The greatest change growing across our world these days is probably the momentum of the living toward reification, and at the same time a reciprocal entry into animation by the mechanical. We hold now no pure categories of the living versus the nonliving; this is going to be our paradigm: my character Hoppy, in Dr. Bloodmoney , who is a sort of human football within a maze of servo-assists. Part of that entity is organic, but all of it is alive; part came from a womb, all lives, and within the same universe. I am talking about our real world and not the world of fiction when I say: One day we will have millions of hybrid entities that have a foot in both worlds at once. To define them as "man" versus "machine" will give us verbal puzzle games to play with. What is and will be a real concern is: Does the composite entity (of which Palmer Eldritch is a good example among my characters), does he behave in a human way? Many of my stories contain purely mechanical systems that display kindness -- taxicabs, for instance, or the little rolling carts at the end of Now Wait for Last Year that that poor defective human builds. "Man" or "human being" are terms that we must understand correctly and apply, but they apply not to origin or to any ontology but to a way of being in the world; if a mechanical construct halts in its customary operation to lend you assistance, then you will posit to it, gratefully, a humanity that no analysis of its transistors and relay systems can elucidate. A scientist, tracing the wiring circuits of that machine to locate its humanness, would be like our own earnest scientists who tried in vain to locate the soul in man, and, not being able to find a specific organ located at a specific spot, opted to decline to admit that we have souls. As soul is to man, man is to machine: It is the added dimension in terms of functional hierarchy. As one of us acts godlike (gives his cloak to a stranger), a machine acts human when it pauses in its programmed cycle to defer to it by reason of a decision.
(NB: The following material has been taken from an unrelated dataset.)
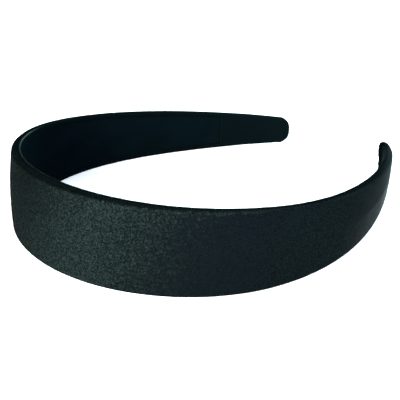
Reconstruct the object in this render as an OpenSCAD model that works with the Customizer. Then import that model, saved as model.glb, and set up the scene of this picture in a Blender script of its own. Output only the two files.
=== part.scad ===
// Wide padded headband, lying on its lower edge.
// +X points to the crown, the two arms run back towards -X, +Z is up.
// The origin is under the middle of the band's box, on the surface it lies on.

/* [Band] */
// Length along the middle of the wall, tip to tip
band_length = 400; // [370:5:430]
// Width of the band at the crown
crown_width = 30.5; // [26:0.5:34]
// Thickness of the wall, core, padding, cover and lining together
wall_t = 3.1; // [2.9:0.1:3.8]
// How far the middle of the wall stands out past its long edges at the crown
crown_bulge = 0.9; // [0.4:0.1:1.4]
// Height of the rolled outer corner of the long edges
edge_r = 1.3; // [0.8:0.1:1.5]

/* [Tips] */
// Radius of the two corners of each tip
tip_r = 5; // [4:0.25:5.25]
// Radius of the end of each tip, seen in the thickness of the wall
tip_end_r = 1.2; // [0.8:0.1:1.4]

/* [Lining] */
// Thickness of the lining strip
lining_t = 1; // [0.8:0.1:1.2]
// Width of the rolled edge that the lining leaves bare on each side
lip_w = 1.6; // [1.4:0.1:2]
// Length at each tip where the cover is turned in and no lining lies
turn_in = 34; // [20:2:40]
// Gap between the lining and the cover
gap = 0.1; // [0.05:0.05:0.2]

/* [Rest] */
// Slope of the band's middle plane as it lies, crown end higher
rest_tilt = 3.2; // [2.8:0.1:3.6]
// How far the +Y tip stands up from that plane, and the -Y tip down
tip_lift = 0.8; // [0:0.1:1]

/* [Hidden] */

// One row for each section of an arm, evenly spaced from crown to tip:
// share of the crown's width, radius of the bend seen from above, and how far
// the section leans, in degrees, its upper edge inwards
WIDTH = 0; BEND_R = 1; LEAN = 2;
SECTIONS = [
    //  width  bend_r  lean
    [1.000,  70,  1.4],   // crown
    [0.989,  66,  1.3],
    [0.955,  60,  1.2],
    [0.897,  61,  1.0],
    [0.805,  78,  0.9],   // middle of the arm
    [0.713, 120,  0.2],
    [0.615, 182, -0.6],
    [0.500, 165, -1.3],
    [0.381, 134, -2.0],   // tip
];
rows = len(SECTIONS) - 1;
arm = band_length / 2;
scale_r = band_length / 400;

// --- the middle line of an arm, walked in short steps ---
step = 1;
steps = ceil(arm / step);
function bend(u) = lookup(u, [for (i = [0:rows]) [i / rows, 1 / (SECTIONS[i][BEND_R] * scale_r)]]);
walk = [for (i = 0, s = 0, a = 0, x = 0, y = 0; i <= steps;
             da = bend((s + step / 2) / arm) * step * 180 / PI,
             x = x - sin(a + da / 2) * step, y = y + cos(a + da / 2) * step,
             a = a + da, s = s + step, i = i + 1) [s, a, x, y]];
function along(s, col) = lookup(abs(s), [for (w = walk) [w[0], w[col]]]);
function lean(s) = lookup(abs(s) / arm, [for (i = [0:rows]) [i / rows, SECTIONS[i][LEAN]]]);

// --- half width of the band at s, smooth through the table's rows ---
function row(i) = i < 0 ? SECTIONS[-i][WIDTH] : i > rows ? 2 * SECTIONS[rows][WIDTH] - SECTIONS[2 * rows - i][WIDTH] : SECTIONS[i][WIDTH];
function blend4(a, b, c, d, f) = (2 * b + (c - a) * f + (2 * a - 5 * b + 4 * c - d) * f * f + (3 * b - a - 3 * c + d) * f * f * f) / 2;
function share(u) = let (k = min(floor(u * rows), rows - 1), f = u * rows - k) blend4(row(k - 1), row(k), row(k + 1), row(k + 2), f);
function round_off(d, r) = d >= r ? 0 : r - sqrt(r * r - (r - d) * (r - d));
tip_round = min(tip_r, 0.9 * SECTIONS[rows][WIDTH] * crown_width / 2);
function half_w(s) = crown_width / 2 * share(abs(s) / arm) - round_off(arm - abs(s), tip_round);

// --- the wall's section at s: points [outwards, up], outer face first ---
function sag(z) = crown_bulge * pow(2 * z / crown_width, 2);
function bow(z, o) = [o - sag(z), z];
function lining_w(h) = h - 1.35 * lip_w - gap; // half width of the lining
function wall_section(s, floor_d) =
    let (h = half_w(s), pull = round_off(arm - abs(s), tip_end_r) * 0.9,
         o = wall_t / 2 - pull, n = -wall_t / 2 + pull,
         r = min(edge_r, 0.42 * h), deep = min(1.3 * edge_r, 0.55 * (o - n)),
         q = min(0.42 * edge_r, 0.3 * h, 0.3 * (o - n)),
         lip = min(lip_w, 0.3 * h), m = h - lip, k = m - 0.35 * lip,
         c = floor_d > 0 ? lining_w(h) / 2 : k / 2)
    concat(
        [for (f = [-1, -0.8, -0.55, -0.28, 0, 0.28, 0.55, 0.8, 1]) bow(f * (h - r), o)],
        [for (a = [30, 60, 90]) bow(h - r + r * sin(a), o - deep + deep * cos(a))],
        [for (a = [0, 45, 90]) bow(h - q + q * cos(a), n + q - q * sin(a))],
        [bow(m, n), bow(k, n + floor_d), bow(c, n + floor_d), bow(0, n + floor_d), bow(-c, n + floor_d), bow(-k, n + floor_d), bow(-m, n)],
        [for (a = [90, 45, 0]) bow(-h + q - q * cos(a), n + q - q * sin(a))],
        [for (a = [90, 60, 30]) bow(-h + r - r * sin(a), o - deep + deep * cos(a))]
    );

function lining_section(s) =
    let (m = lining_w(half_w(s)), o = -wall_t / 2 + lining_t, n = -wall_t / 2)
    concat(
        [for (f = [-1, -0.5, 0, 0.5, 1]) bow(f * m, o)],
        [for (f = [1, 0.5, 0, -0.5, -1]) bow(f * m, n)]
    );

// --- stations ---
ring = 5;
lining_end = arm - turn_in;
arm_rings = concat(
    [for (s = [ring:ring:lining_end - ring * 0.6]) [s, 1]],
    [[lining_end + gap, 1], [lining_end + gap + 0.5, 0]],
    [for (i = [1:4]) [lining_end + gap + 0.5 + (turn_in - gap - 0.5 - tip_round) * i / 5, 0]],
    [for (d = [1, 0.8, 0.61, 0.44]) [arm - tip_round * d, 0]],
    [for (d = [1, 0.75, 0.5, 0.25, 0.08, 0]) [arm - tip_end_r * d, 0]]
);
n_arm = len(arm_rings);
wall_rings = concat([for (i = [n_arm - 1:-1:0]) [-arm_rings[i][0], arm_rings[i][1]]], [[0, 1]], arm_rings);
lining_half = concat([for (s = [ring:ring:lining_end - ring * 0.6]) s], [lining_end]);
lining_rings = concat([for (i = [len(lining_half) - 1:-1:0]) -lining_half[i]], [0], lining_half);

// --- place a section's points on the arm at s, lay the band down ---
function turned(p, l) = [p[0] * cos(l) - p[1] * sin(l), p[1] * cos(l) + p[0] * sin(l)];
function place(s, pts) =
    let (a = along(s, 1), x = along(s, 2), y = along(s, 3), l = lean(s), g = s < 0 ? -1 : 1,
         up = g * tip_lift * pow(s / arm, 2))
    [for (p = pts) let (t = turned(p, l)) lay([x + cos(a) * t[0], g * (y + sin(a) * t[0]), t[1] + up])];
function lay(p) = [p[0] * cos(rest_tilt) - p[2] * sin(rest_tilt), p[1], p[0] * sin(rest_tilt) + p[2] * cos(rest_tilt)];

wall_pts = [for (r = wall_rings) place(r[0], wall_section(r[0], r[1] * (lining_t + gap)))];
lining_pts = [for (s = lining_rings) place(s, lining_section(s))];

all_x = [for (r = wall_pts) for (p = r) p[0]];
all_z = [for (r = wall_pts) for (p = r) p[2]];
shift = [-(max(all_x) + min(all_x)) / 2, 0, -min(all_z)];

// closed skin over a row of rings with the same number of points
module skin(rings) {
    n = len(rings[0]);
    last = len(rings) - 1;
    polyhedron(
        points = [for (r = rings) for (p = r) p + shift],
        faces = concat(
            [for (i = [0:last - 1]) for (j = [0:n - 1]) [i * n + j, i * n + (j + 1) % n, (i + 1) * n + (j + 1) % n]],
            [for (i = [0:last - 1]) for (j = [0:n - 1]) [i * n + j, (i + 1) * n + (j + 1) % n, (i + 1) * n + j]],
            [[for (j = [n - 1:-1:0]) j]],
            [[for (j = [0:n - 1]) last * n + j]]
        ),
        convexity = 6);
}

// Satin wrap with the padded core inside it
module cover() {
    color([0.07, 0.09, 0.10]) skin(wall_pts);
}

// Strip glued along the inner face, between the rolled edges
module lining() {
    color([0.03, 0.06, 0.08]) skin(lining_pts);
}

cover();
lining();
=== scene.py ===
import math

import bpy
import numpy as np
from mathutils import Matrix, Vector, noise


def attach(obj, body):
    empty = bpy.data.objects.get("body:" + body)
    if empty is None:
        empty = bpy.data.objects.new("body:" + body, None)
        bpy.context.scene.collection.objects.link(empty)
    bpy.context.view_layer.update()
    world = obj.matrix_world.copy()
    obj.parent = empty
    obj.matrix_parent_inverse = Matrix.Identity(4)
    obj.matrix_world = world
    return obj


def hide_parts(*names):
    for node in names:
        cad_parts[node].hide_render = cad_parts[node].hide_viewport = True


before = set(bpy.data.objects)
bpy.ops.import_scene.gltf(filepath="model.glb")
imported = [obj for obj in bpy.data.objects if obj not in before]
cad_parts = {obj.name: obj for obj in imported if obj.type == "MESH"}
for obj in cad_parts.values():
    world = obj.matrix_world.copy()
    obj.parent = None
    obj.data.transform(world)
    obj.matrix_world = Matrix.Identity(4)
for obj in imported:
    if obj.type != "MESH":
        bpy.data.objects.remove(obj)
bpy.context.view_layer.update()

scene = bpy.context.scene
MM = 0.001

# ---------------------------------------------------------------- camera
TARGET = Vector((0.00622, 0.0, 0.00313))
CAM_AZ, CAM_EL, CAM_DIST = math.radians(47.06), math.radians(23.52), 0.2909
cam_data = bpy.data.cameras.new("camera")
cam_data.sensor_fit = "HORIZONTAL"
cam_data.sensor_width = 36.0
cam_data.lens = 744.6 / 400 * 36.0
cam_data.clip_start, cam_data.clip_end = 0.01, 50.0
camera = bpy.data.objects.new("camera", cam_data)
scene.collection.objects.link(camera)
towards = Vector((math.cos(CAM_AZ) * math.cos(CAM_EL), math.sin(CAM_AZ) * math.cos(CAM_EL), math.sin(CAM_EL)))
camera.location = TARGET + towards * CAM_DIST
camera.rotation_mode = "QUATERNION"
camera.rotation_quaternion = (-towards).to_track_quat("-Z", "Y")
scene.camera = camera

# ---------------------------------------------------------------- sizes of the band, mm, as in the CAD
BAND_LENGTH, CROWN_W, WALL, BULGE, EDGE_R = 400.0, 30.5, 3.1, 0.9, 1.3
TIP_R, TIP_END_R = 5.0, 1.2
EAR_UP = 0.65  # how far the upper corner of the +Y tip stands up
FOLD_HI, FOLD_LO, FOLD_FAR = 1.15, 0.15, 0.35  # what the folded end of the cloth adds inwards: +Y tip above and below, -Y tip
PUFF = 0.07  # how far the padding puffs the satin out
SWELL = 0.2  # how far the doubled cloth stands out on the outer face near a tip
WRAP = 0.5  # how much the cloth turned in round a tip lengthens it
LINING_T, LIP_W, TURN_IN, GAP = 1.0, 1.6, 34.0, 0.1
REST_TILT, TIP_LIFT = math.radians(3.2), 0.8
SHIFT = (75.8778, 0.0, 16.0473)
# share of the crown's width, radius of the bend, lean in degrees; evenly spaced from crown to tip
SECTIONS = [
    (1.000, 70, 1.4),
    (0.989, 66, 1.3),
    (0.955, 60, 1.2),
    (0.897, 61, 1.0),
    (0.805, 78, 0.9),
    (0.713, 120, 0.2),
    (0.615, 182, -0.6),
    (0.500, 165, -1.3),
    (0.381, 134, -2.0),
]
ROWS = len(SECTIONS) - 1
ARM = BAND_LENGTH / 2
LINING_END = ARM - TURN_IN

# the middle line of an arm
STEP = 0.25
grid = np.arange(0, ARM + 3, STEP)
curve = np.interp(grid / ARM, np.linspace(0, 1, ROWS + 1), [1 / row[1] for row in SECTIONS])
lean = np.interp(grid / ARM, np.linspace(0, 1, ROWS + 1), [math.radians(row[2]) for row in SECTIONS])
turn = np.concatenate([[0], np.cumsum((curve[1:] + curve[:-1]) / 2 * STEP)])
mid = (turn[1:] + turn[:-1]) / 2
line_x = np.concatenate([[0], np.cumsum(-np.sin(mid) * STEP)])
line_y = np.concatenate([[0], np.cumsum(np.cos(mid) * STEP)])


def share(u):
    k = min(int(u * ROWS), ROWS - 1)
    f = u * ROWS - k
    last = SECTIONS[ROWS][0]

    def row(i):
        if i < 0:
            return SECTIONS[-i][0]
        return SECTIONS[i][0] if i <= ROWS else 2 * last - SECTIONS[2 * ROWS - i][0]

    a, b, c, d = row(k - 1), row(k), row(k + 1), row(k + 2)
    return (2 * b + (c - a) * f + (2 * a - 5 * b + 4 * c - d) * f * f + (3 * b - a - 3 * c + d) * f**3) / 2


def round_off(d, r):
    if d >= r:
        return 0.0
    return r - math.sqrt(max(0.0, r * r - (r - d) ** 2))


def half_w(s, upper=False):
    d = ARM + WRAP - abs(s)
    plain = CROWN_W / 2 * share(min(abs(s) / ARM, 1.0))
    if upper and s > 0:
        plain += EAR_UP * smooth(15, 6, d)
    return plain - round_off(d, TIP_R)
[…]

But still, we must realize that the universe, although kind to us in its entirety (it must like and accept us, or we would not be here; as Abraham Maslow says, "otherwise nature would have executed us long ago"), does contain grinning evil masks that loom out of the fog of confusion at us, and it may slay us for its own gain.

We must be careful, however, of confusing a mask, any mask, with the reality beneath. Think of the war mask that Pericles placed over his features: You would behold a frozen visage, the grimness of war, without compassion -- no genuine human face or person to whom you could appeal. And this was, of course, the intention. Suppose you did not even realize it was a mask; suppose you believed, as Pericles approached you in the fog and half darkness of early morning, that this was his authentic countenance. Now, this is almost exactly how I described Palmer Eldritch in my novel about him: so much like the war masks of the Attic Greeks that the resemblance cannot be accidental. Is, then, the hollow eyeslot, the mechanical metal arm and hand, the stainless-steel teeth, which are the dread stigmata of evil -- is this not, this which I myself first saw in the overhead sky at noon one day back in 1963, a description, a vision, of a war mask and metal armor, a god of battle? The God of Wrath who was angry with me. But under the anger, under the metal and helmet, there is, as with Pericles, the face of a man. A kind and loving man.